Sie richtete sich auf, strich ihr Kleid mit den Händen glatt und starrte auf die Wand neben Schedela. Vielleicht weil sie es nicht wagte, ihre Kinder anzusehen.
„Wir danken euch.“ Schedmasals Stimme war heiser. „Gemäß dem Wunsch meines Vaters soll er in den Hallen seiner Vorväter zur Ruhe gebettet und die Trauerzeit von einem Mondlauf eingehalten werden. Den Beginn der Totenwache werden ich und meine Schwester gemeinsam übernehmen, die Mitteltage der Trauerzeit sie und die Endtage ich übernehmen.“ Er stockte. „Die genauen Abläufe werden wir miteinander abstimmen und dem Hof mitteilen lassen.“ Sie sah die Erschöpfung in seinem Gesicht, die seine Stimme zum Ende hin langsamer und leiser werden ließ. Leider war Malkat momentan nirgends zu erblicken, denn Schedmasal würde seine Ehefrau in der nächsten Zeit besonders brauchen.
Schedela bemerkte die Schwäche ihres Bruders, ergriff das Wort und erteilte Anweisungen, den Leichnam den Riten gemäß vorzubereiten, die Nachricht zu verbreiten und die sieben Zeichen der Trauer über dem Palast anzubringen.

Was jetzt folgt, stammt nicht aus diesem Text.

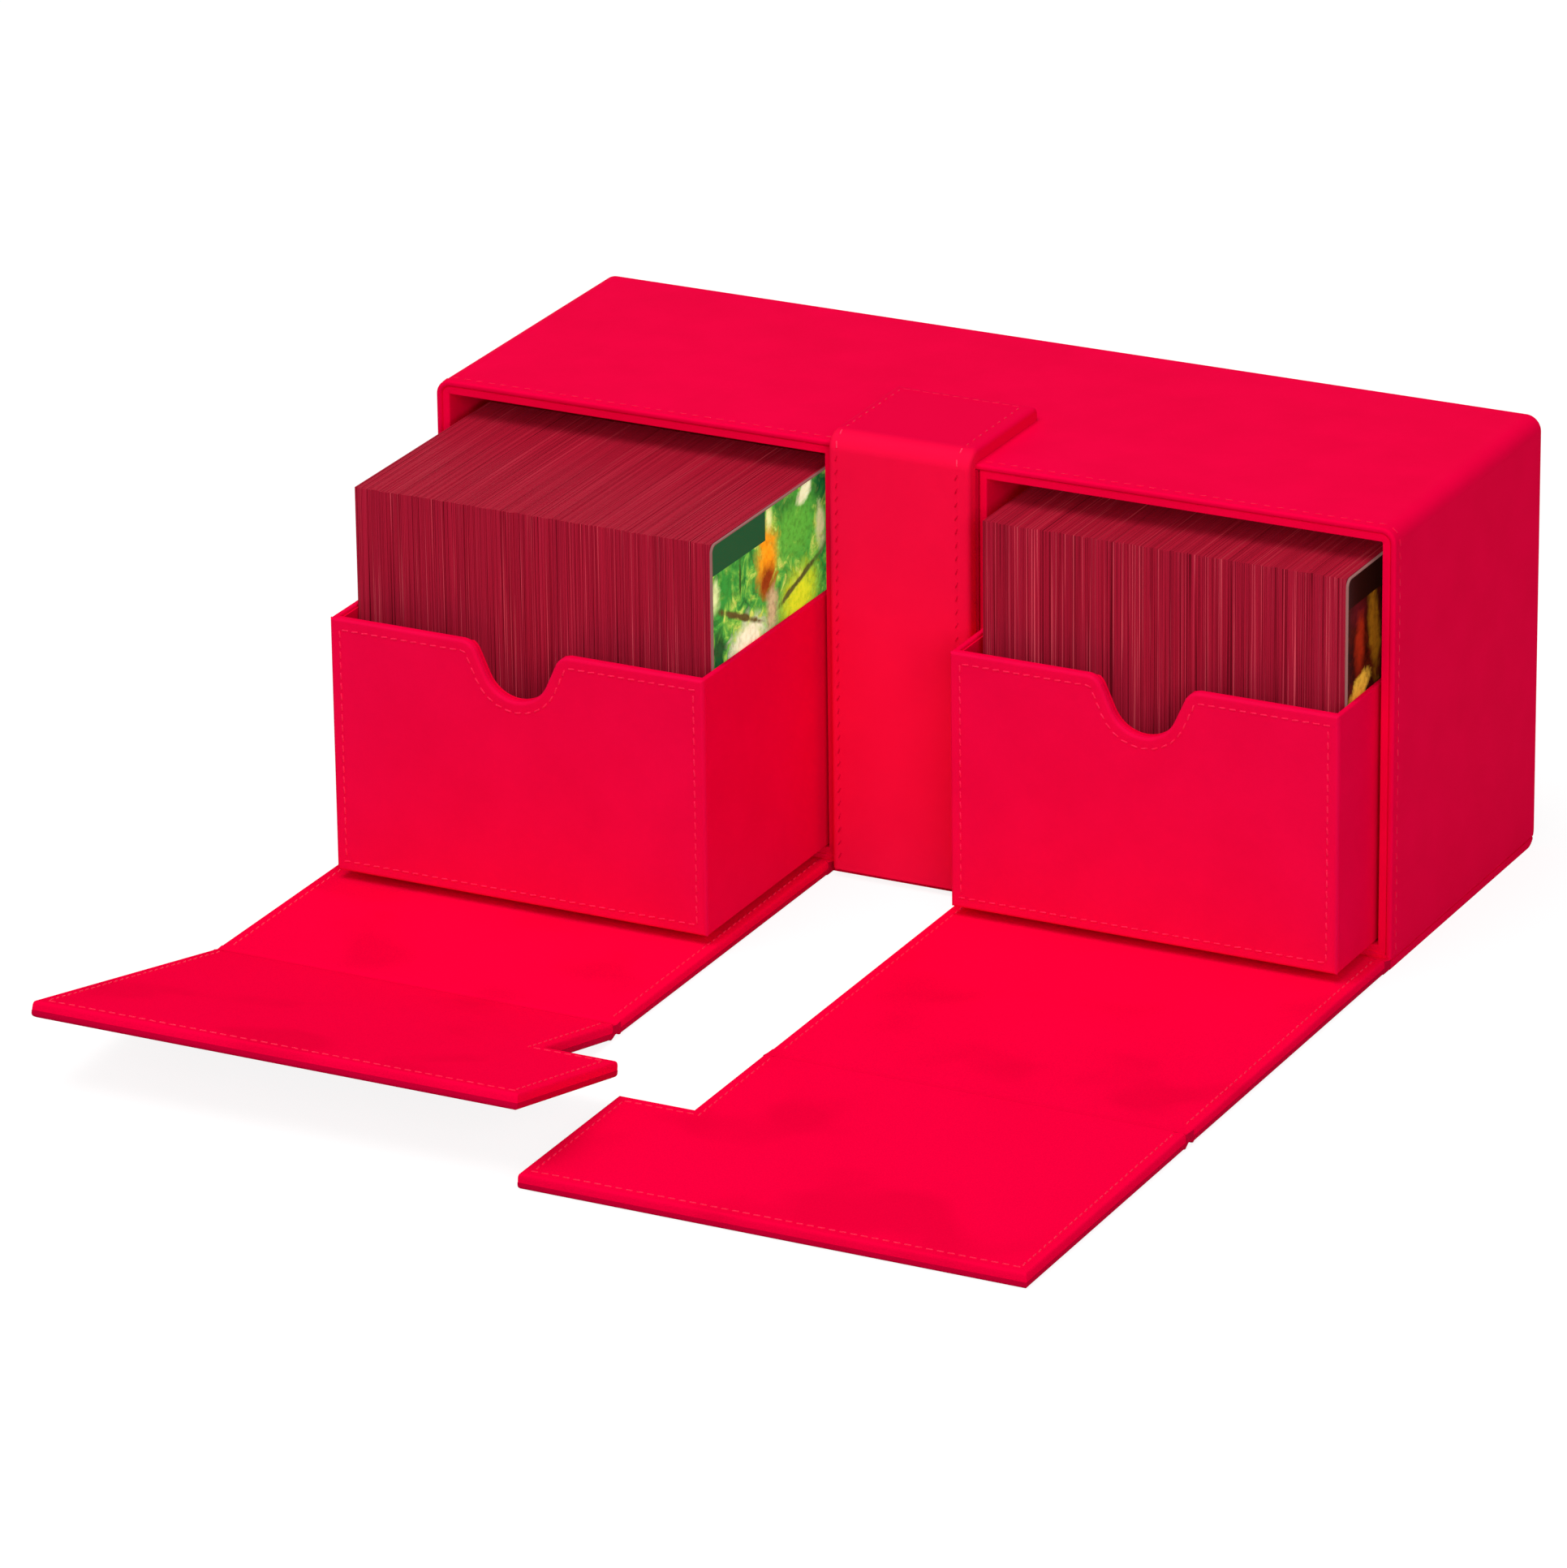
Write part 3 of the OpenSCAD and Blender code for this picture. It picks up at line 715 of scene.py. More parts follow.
# %% Pillar cap
# The cap gets the darker skin, with painted shade.
cap = block("pillar_cap", (0.1 - pillar_half, front_y + 0.05, case_top - case_wall - 0.7),
            (pillar_half - 0.1, front_y + 2, case_top - case_wall + 0.1))
finished(cap, shaded_skin_finish, "case", "skin")

# %% [markdown]
# ## The centre band
# A padded strap covers the pillar and bends back over the top edge. It is drawn once from the
# side, with its round bend and its round end, and pulled across. Its end lies 3 mm further back
# than in the frame, as measured in the photograph. Its long outer edges are rounded, so they get a
# generous bevel, and a shallow furrow runs where the thread pulls the skin down. The furrow is cut
# with bisects, because it has to follow the bend.

# %% Band
band_half = band_high[0]
band_further, bend_r, end_r, seam_in = 3, 4.5, 1.8, 2.6
band_y, band_top, band_end_y = band_low[1], band_high[2], band_high[1] + band_further
seam_x = {"left": 2.1 - band_half, "right": band_half - 3.4}


def arc(centre, radius, start, end, steps):
    """Points along an arc, with angles in degrees."""
    turns = [math.radians(start + (end - start) * i / steps) for i in range(steps + 1)]
    return [(centre[0] + radius * math.cos(t), centre[1] + radius * math.sin(t)) for t in turns]


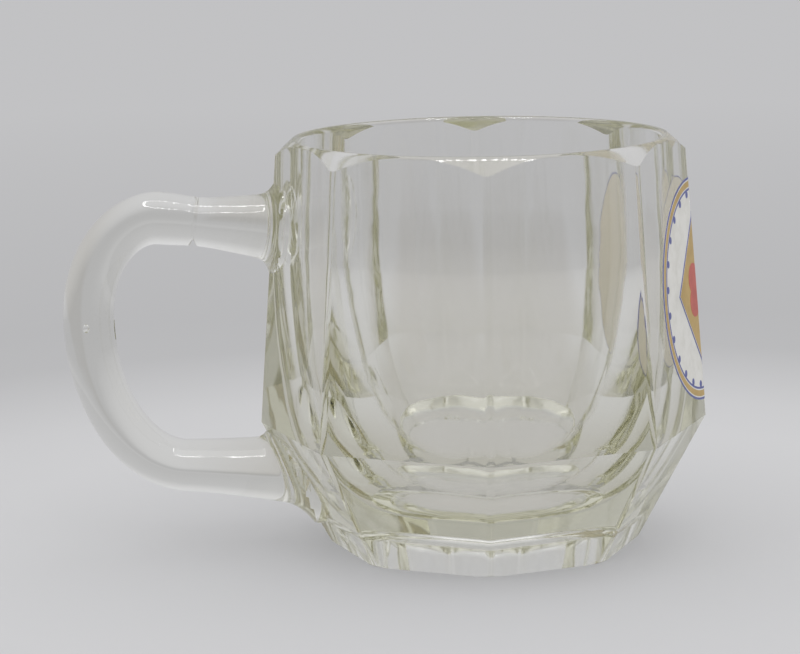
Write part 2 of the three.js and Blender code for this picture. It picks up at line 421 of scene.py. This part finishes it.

Dann entließ sie den versammelten Hofstaat. Cherew legte Sinamet kurz die Hand auf die Schulter, dann winkte er seine Männer zusammen und formierte die Leibwache der Majestäten.
Schedmasal wechselte einige kurze Worte mit seiner Schwester, bevor er geschützt von seiner Leibwache, den Gang verließ und in Richtung seines Wohnturmes ging. Schedela blieb stehen. Höflinge verneigten sich vor ihr, verließen den Ort des Todes und ließen sie allein zurück. Noch würde es dauern bis die ersten Todeswahrerinnen erscheinen würden, um den Körper für die letzte Reise vorzubereiten. Nur Schedela, sie und ihre Leibwächter standen in dem Gang.
Schedela hob den Blick, richtete ihn auf ihre Erzieherin und trat auf sie zu.
„Ich…ich habe.“ Sie brach ab, doch wusste Sinamet, dass sie die Königin nun nicht unterbrechen durfte. „Ich habe viel von Euch verlangt, Sinamet und ich kann verstehen, wenn Ihr Euch in Euren wohlverdienten Ruhestand zurückziehen wollt, doch…“ Es war ungewöhnlich, dass Schedela sie siezte. Sinamet stand im Rang unter ihr und auch in der Gesellschaft anderer hatte die nunmehrige Königin sie selten gesiezt. Es zeugte davon, wie wichtig ihr dieser Moment war. „…ich bitte Euch, bei mir zu bleiben und mir weiterhin zu dienen.“
Sinamet sank in einen Knicks, ohne sich etwas anzumerken.
„Es wäre mir eine Ehre, Majestät“, erwiderte sie.
Als Sinamet sich wieder aufrichtete, glänzten Tränen in ihren Augen.